Now the experiments to find de novo variants for epileptic encephalopathies within the Euroepinomics RES-project are well underway and first data are coming out, it is a good moment to pause and think about what results we can expect, and how these should be interpreted. For this it is very nice that recent large experiments in autism have provided so much useful data. In this post, I will explore what we can expect in experiments in which we perform whole exome sequencing in a group of patients and their parents to identify de novo variants that could be the cause of the disorder.
The case of the innocent gene. Recent experiments in autism (1-4) have shown that when no de novo variants are involved in causing epileptic encephalopathy, the average number of de novo variants that are detected in whole exome experiments is 0.65 to 1.0 per individual, depending on the quality of the data. This would mean that in 37% to 52% of the individuals we would expect to find no de novo variant at all, while we expect to find 14% to 26% of the patients to have more than one de novo variant. If de novo variants play a considerable role in the disease, the average number of de novo variants in patients should be higher.
Finding double hits. Now, if we are sequencing a series of S patients and their parents, and no de novo variants are involved in the disease, we can calculate how often we would find, just by chance, two non-synonymous mutations in the same gene in independent patients. In fact, Sanders et al. (4) did simulations that show how often this would happen. Note it would happen more often than you might expect, considering we have over 20,000 genes. In a set of 50 patients, finding one gene with non-synonymous mutations in two different patients would happen with a probability of about 5%. Because nonsense mutations are much rarer, finding two nonsense mutations in an innocent gene would be much more unlikely. In a set of 50 patients, it would happen only with probability less than 5 * 10-4. Finding three non-synonymous mutations in an innocent gene is also a much rarer event: in a set of 50 patients, it would happen with a probability less than 10-4. So, we can conclude that if we have sequenced a set of 50 patients and their parents, and if we find a single gene with two non-synonymous de novo mutations, this would not constitute significant evidence for the involvement of the gene in the disease. Finding two nonsense mutations or finding three de novo non-synonymous mutations in the same gene would, however, be so unlikely that it would be strong support for the involvement of the gene in the disease. For larger sets of patients, the probabilities can be read from the figures in Sanders et al. or be computed relatively easily.

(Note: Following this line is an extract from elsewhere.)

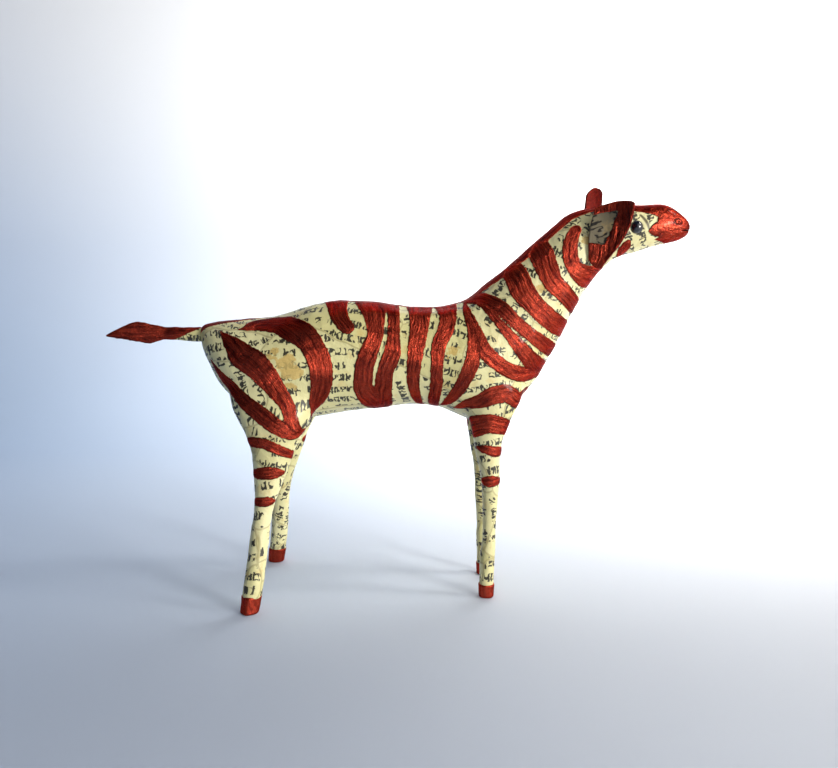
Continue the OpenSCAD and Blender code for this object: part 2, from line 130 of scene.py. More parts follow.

The case of the guilty gene. But what happens if a de novo mutation in the patient is causing the disease, what to expect then?
This depends on what proportion of the cases has been caused by dominant de novo mutations. I would expect that some proportion of the cases have a non-genetic cause: birth trauma, infection or something else. Also, I expect some cases to be caused by inherited mutations. In a recent publication Tavyev Asher & Scaglia (5) describe twelve known Early Infantile Epileptic Encephalopathies, and three of those are recessive (EIEE3, 10 and 12), while three others are X-linked and usually inherited (EIEE1, 8 and 9). Of course there may be a detection bias for recessive and X-linked genes, but still, inherited causes do exist. So, a proportion of the patients will have inherited or environmental factors causing the disorder. Could this be 30%? The next thing that is important is how many different genes can cause dominant (de novo) forms of epileptic encephalopathy. So far at least seven are known in OMIM (one of them X-linked), but there could easily be as many as 40 in total, I think. Clearly, if there are 40 genes that may cause the disease, and we sequence 40 patients, they each may have a mutation in a different gene. If 30% of the patients have the disease because of other causes, 12 of those 40 patients may not even have a causative de novo mutation (though about half of these 12 may have a non-pathogenic de novo mutation).
A follow-up cohort. Suppose a hit is found in a particular gene, and it is a true hit, how many additional patients should we sequence to find at least one second hit in the same gene with 90% probability? If we assume that 30% of the patients in the follow-up cohort have the disease for other or undetectable causes, the size of the required follow-up cohort can be read from the graph below. If, for example, there are 40 equally mutable genes involved, we would have to sequence 130 additional cases, and if a mutation is found, their parents as well to establish whether the mutation is de novo. If only 10% of the patients have the disease because of other reasons, sequencing 100 follow-up cases should be enough.
Finding double hits
Above, I argued that finding one innocent gene with a double hit just by chance in a discovery set of 50 patients would occur with a probability of ~5%. Guilty genes are much more likely to produce double hits, depending on the number of genes able to cause the disorder and on the proportion of other causes for the disease as argued above. If our efficiency for finding existing de novo mutations is 100%, we can do some rough calculations to see how many double hits we can expect. In the figure below these are shown for the cases when 10 and when 40 genes are involved. One of many caveats though, is that these calculations assume that mutations causing the disorder are equally likely in each of those genes. Experience seems to indicate a different distribution: in patients with epileptic encephalopathy, mutations in some genes are found more often than in other genes. Another thing is that the above numbers are based on rather rough calculations, not on sophisticated simulations. Still, I think having some indication of what could be expected, as sketched above, can guide our experiments and prevent rash conclusions.